In IAP Claimant H-15019 v. Wallbridge (Ont CA, 2018) the Court of Appeal considered the principles that apply to interpreting a settlement release:
[28] As we have said, the appellants acknowledge that the motion judge correctly set out the principles applicable to interpreting a release. The motion judge relied on this court’s decision in Biancaniello v. DMCT LLP, 2017 ONCA 386, 138 O.R. (3d) 210, to summarize those principles.

[29] As acknowledged by this court, the guiding principle was set out in London and South Western Railway v. Blackmore (1870), L.R. 4 H.L. 610: “The general words in a release are limited always to the thing or those things which were specifically in the contemplation of the parties at the time the release was given.”
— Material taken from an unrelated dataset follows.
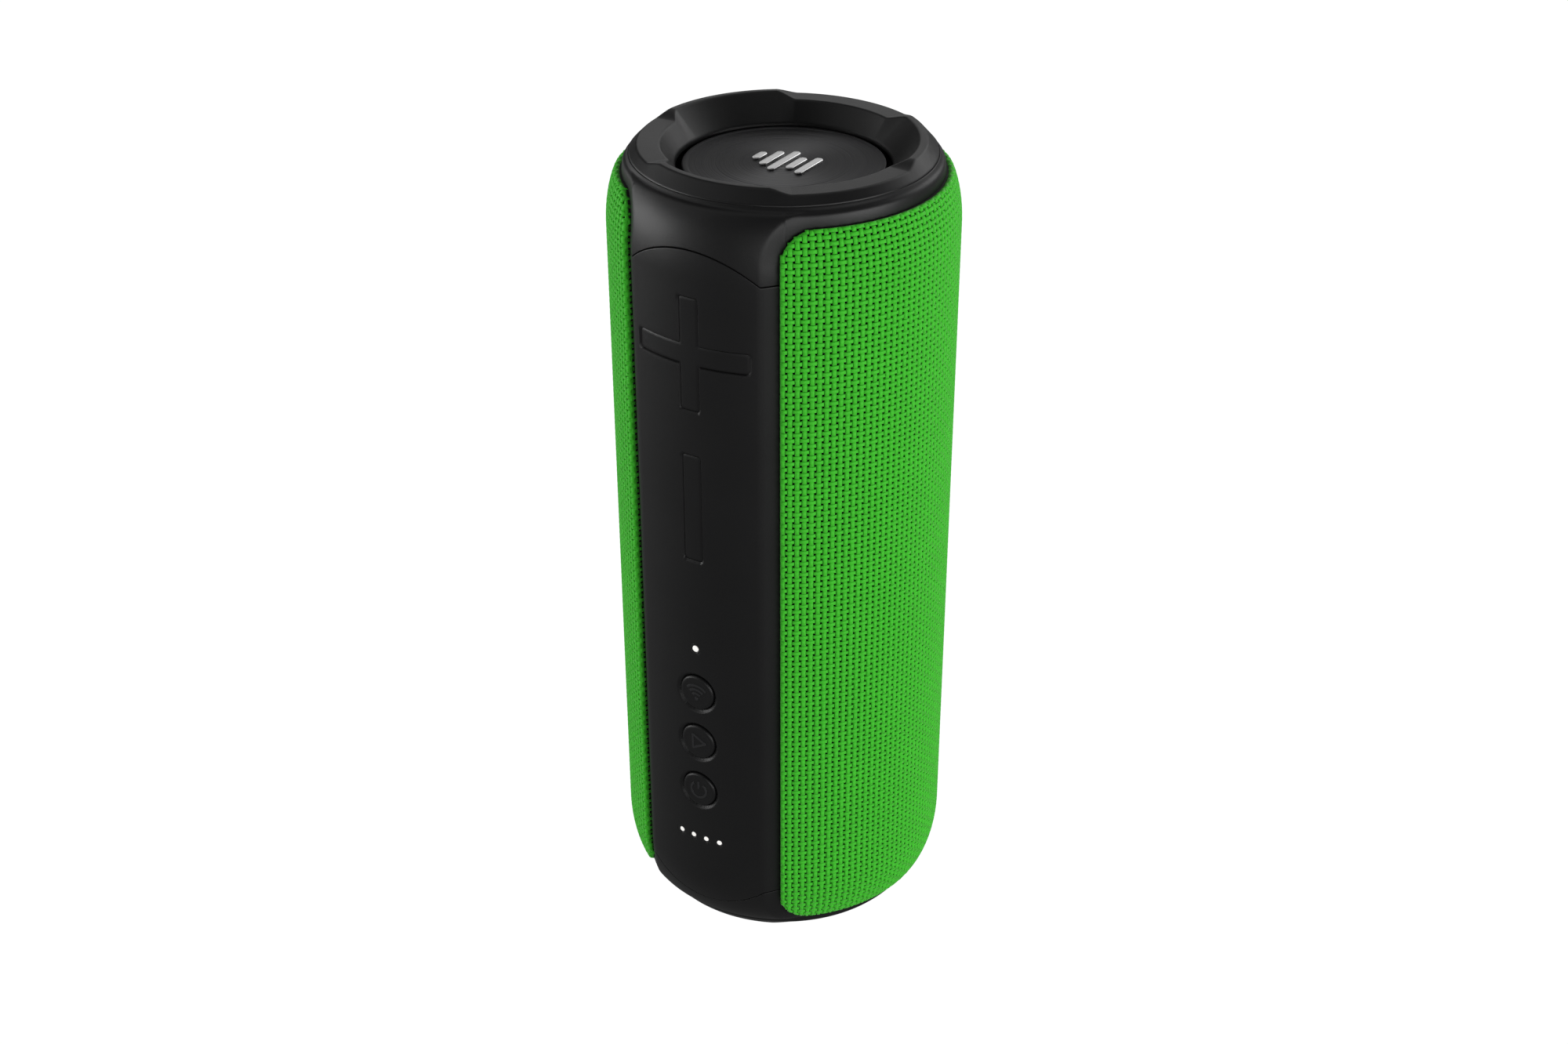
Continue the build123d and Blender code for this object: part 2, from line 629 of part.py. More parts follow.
def port_cover():
    """Rubber flap flush with the rear panel, with a sealing rib inside and a lift at its free edge."""
    w, h = PORT_HALF_X - 0.2, PORT_HALF_Z - 0.2
    skin = round_box_y(2 * w, 2 * h, 2.8, 30, 42, z=PORT_Z) & (rod(R, 0, H) - rod(R - COVER, 0, H))
    rib_w, rib_h = w - 2.4, h - 2.4
    rib = round_box_y(2 * rib_w, 2 * rib_h, 1.4, 35.0, 42, z=PORT_Z)
    rib -= round_box_y(2 * rib_w - 2.4, 2 * rib_h - 2.4, 0.8, 34, 43, z=PORT_Z)
    return skin + (rib & rod(R - COVER + 0.1, 0, H))


# ---------------------------------------------------------------- all nodes
def all_parts():
    """Every node by name."""
    top_chassis, disc, surround, clamp = chassis(), radiator_disc(), radiator_surround(), clamp_ring()
    rim, screws, ring_seal = rim_ring(), clamp_screws(), seal()
    battery_pipes = [light_pipe(BATTERY_LIGHT_R, x, BATTERY_LIGHT_Z).solid() for x in BATTERY_LIGHT_X]
    nodes = {
        "top_end_cap": end_cap(), "bottom_end_cap": bottom_cap(),
        "control_panel": control_panel(), "rear_panel": rear_panel(),
        "left_fabric": fabric(-1), "right_fabric": fabric(1),
        "left_grille_core": grille_core(-1), "right_grille_core": grille_core(1),
        "top_rim_ring": rim, "bottom_rim_ring": flipped(rim),
        "volume_up_key": key(plus_prism(0, -42, -34), plus_prism(FLANGE, -42, -34), KEY_PLUS_Z, 2.0),
        "volume_down_key": key(minus_prism(0, -42, -34), minus_prism(FLANGE, -42, -34), KEY_MINUS_Z, 2.0),
        "pairing_light_pipe": light_pipe(PAIRING_R, 0, PAIRING_Z),
        "battery_light_pipes": Compound(children=battery_pipes),
        "key_board": key_board(), "tact_switches": tact_switches(), "indicator_lamps": indicator_lamps(),
        "enclosure": enclosure(),
        "top_chassis": top_chassis, "bottom_chassis": flipped(top_chassis),
        "top_radiator_disc": disc, "bottom_radiator_disc": flipped(disc),
        "top_radiator_surround": surround, "bottom_radiator_surround": flipped(surround),
        "top_clamp_ring": clamp, "bottom_clamp_ring": flipped(clamp),
        "top_clamp_screws": screws, "bottom_clamp_screws": flipped(screws),
        "top_seal": ring_seal, "bottom_seal": flipped(ring_seal),
        "top_emblem": emblem(),
        "driver_screws": driver_screws(),
        "battery_cells": battery_cells(), "battery_tray": battery_tray(),
        "main_board": main_board(), "board_parts": board_parts(), "port_board": port_board(),
        "usb_c_socket": usb_c_socket(), "audio_socket": audio_socket(), "card_socket": card_socket(),
        "port_tray": port_tray(), "port_cover": port_cover(),
    }
    for name, z in ROUND_KEYS.items():
        nodes[name] = round_key(z)
    driver = {"basket": driver_basket(), "magnet": driver_magnet(), "yoke": driver_yoke(),
              "cone": driver_cone(), "surround": driver_surround(), "spider": driver_spider(),
              "gasket": driver_gasket()}
    for name, piece in driver.items():
        nodes["right_driver_" + name] = piece
        nodes["left_driver_" + name] = other_side(piece)
    return nodes


os.makedirs("parts", exist_ok=True)
for name, piece in all_parts().items():
    export_step(piece, "parts/" + name + ".step")
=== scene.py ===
"""The looks of a portable cylindrical speaker: woven side covers over a soft black casing, a control spine
with keys and lights, crenellated rim rings, and turned radiator discs at both ends."""
import json
from math import atan2, cos, degrees, pi, radians, sin, sqrt

import bmesh
import bpy
import numpy as np
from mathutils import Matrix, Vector


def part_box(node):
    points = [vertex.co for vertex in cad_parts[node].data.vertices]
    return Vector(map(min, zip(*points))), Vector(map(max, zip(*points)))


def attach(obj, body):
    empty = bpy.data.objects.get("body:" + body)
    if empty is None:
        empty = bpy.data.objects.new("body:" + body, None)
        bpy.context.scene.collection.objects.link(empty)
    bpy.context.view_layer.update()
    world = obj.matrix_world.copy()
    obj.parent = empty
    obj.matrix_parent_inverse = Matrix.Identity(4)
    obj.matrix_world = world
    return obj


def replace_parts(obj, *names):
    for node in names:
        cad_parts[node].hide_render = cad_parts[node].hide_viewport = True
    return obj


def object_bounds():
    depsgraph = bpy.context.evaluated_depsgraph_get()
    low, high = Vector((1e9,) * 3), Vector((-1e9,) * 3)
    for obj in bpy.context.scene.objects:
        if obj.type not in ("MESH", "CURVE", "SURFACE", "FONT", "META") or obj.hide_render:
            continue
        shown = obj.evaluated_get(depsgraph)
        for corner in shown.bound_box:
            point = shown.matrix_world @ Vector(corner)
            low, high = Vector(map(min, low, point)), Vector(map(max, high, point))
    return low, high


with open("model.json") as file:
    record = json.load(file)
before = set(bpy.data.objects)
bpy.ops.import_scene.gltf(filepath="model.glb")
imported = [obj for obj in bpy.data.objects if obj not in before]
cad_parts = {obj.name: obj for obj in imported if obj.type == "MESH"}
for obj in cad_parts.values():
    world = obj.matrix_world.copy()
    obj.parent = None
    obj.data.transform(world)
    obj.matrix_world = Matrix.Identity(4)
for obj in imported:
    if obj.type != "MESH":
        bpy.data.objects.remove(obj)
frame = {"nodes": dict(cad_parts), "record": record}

CAD_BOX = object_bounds()
MM = 0.001

# ---------------------------------------------------------------- sizes, in millimetres
# Azimuths are in degrees from the control spine (-Y), positive towards +X. Heights are from mid-height.
MID = (CAD_BOX[0].z + CAD_BOX[1].z) / 2 / MM
R = -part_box("control_panel")[0].y / MM
ARC = R * pi / 180                        # length of one degree round the side
STRAIGHT, SHOULDER_R, SHOULDER_H = 77.45, 6.98, 16.17
GROOVE_R = 33.66                          # parting line between shoulder and rim ring
CREASE_AZ, WINDOW_AZ = 24.0, 30.0
BAND_W = (WINDOW_AZ - CREASE_AZ) * ARC    # bevelled band between crease and fabric
BAND_DROP = 1.75
CORNER = 8.0                              # corner radius of a fabric window
SEAM_R, SEAM_TOP, SEAM_BOTTOM = 24.0, 83.4, -86.9
BAND_TOP, BAND_BOTTOM = 77.4, -80.9
SEAM_HALF_GAP = 0.11
EDGE_ROUND = 0.15                         # rounding of the moulded edges
HOLE_ROUND = 0.38                         # rounding round the openings for the keys
WALL = 2.4

RIM_TURN = 4.2                            # half width of a ramp of the rim ring, in degrees

KEYS = {"wireless_key": -26.2, "play_key": -40.0, "power_key": -53.8}
PLUS_Z, MINUS_Z, ARM, PLUS_W, LONG = 59.7, 22.5, 4.6, 27.2, 26.2
ROUND_R, DISH_R, DISH_DEPTH, KEY_GAP = 4.45, 5.4, 0.36, 0.13
FLAT_GAP, KEY_SUNK = 0.08, 0.28
PAIRING_Z, BATTERY_Z = -14.1, -67.85
BATTERY_X = (-5.28, -1.76, 1.76, 5.28)
PAIRING_R, BATTERY_R, LIGHT_GAP = 0.80, 0.62, 0.22
SYMBOL_W, SYMBOL_H = 0.62, 0.11
PORT_Z, PORT_HALF_X, PORT_HALF_Z, PORT_CORNER = -53.0, 11.5, 19.0, 3.0

WEFT_PITCH, WARP_PITCH = 1.379, 1.583     # spacing of the rows and of the columns of yarn
WEFT_W, WARP_W, YARN_T, YARN_LIFT = 0.90, 1.04, 0.50, 0.25
TUCK_R, TUCK_DEEP = 0.7, 0.9              # turned-down edge of a cover: rounding, then straight drop
YARN_SIDES, YARN_STEPS = 6, 3
HEM_R, HEM_DEPTH, HEM_INSET = 0.42, 0.98, 0.36
COLLAR = 0.66                             # how far a light's collar reaches past the lens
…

[30] In Biancaniello, this court set out five principles for determining what was in the contemplation of the parties when interpreting a broadly worded release:
1. One looks first to the language of the release to find its meaning.

2. Parties may use language that releases every claim that arises, including unknown claims. However, courts will require clear language to infer that a party intended to release claims of which it was unaware.

3. General language in a release will be limited to the thing or things that were specifically in the contemplation of the parties when the release was given.

4. When a release is given as part of the settlement of a claim, the parties want to wipe the slate clean between them.

5. One can look at the circumstances surrounding the giving of the release to determine what was specially in the contemplation of the parties.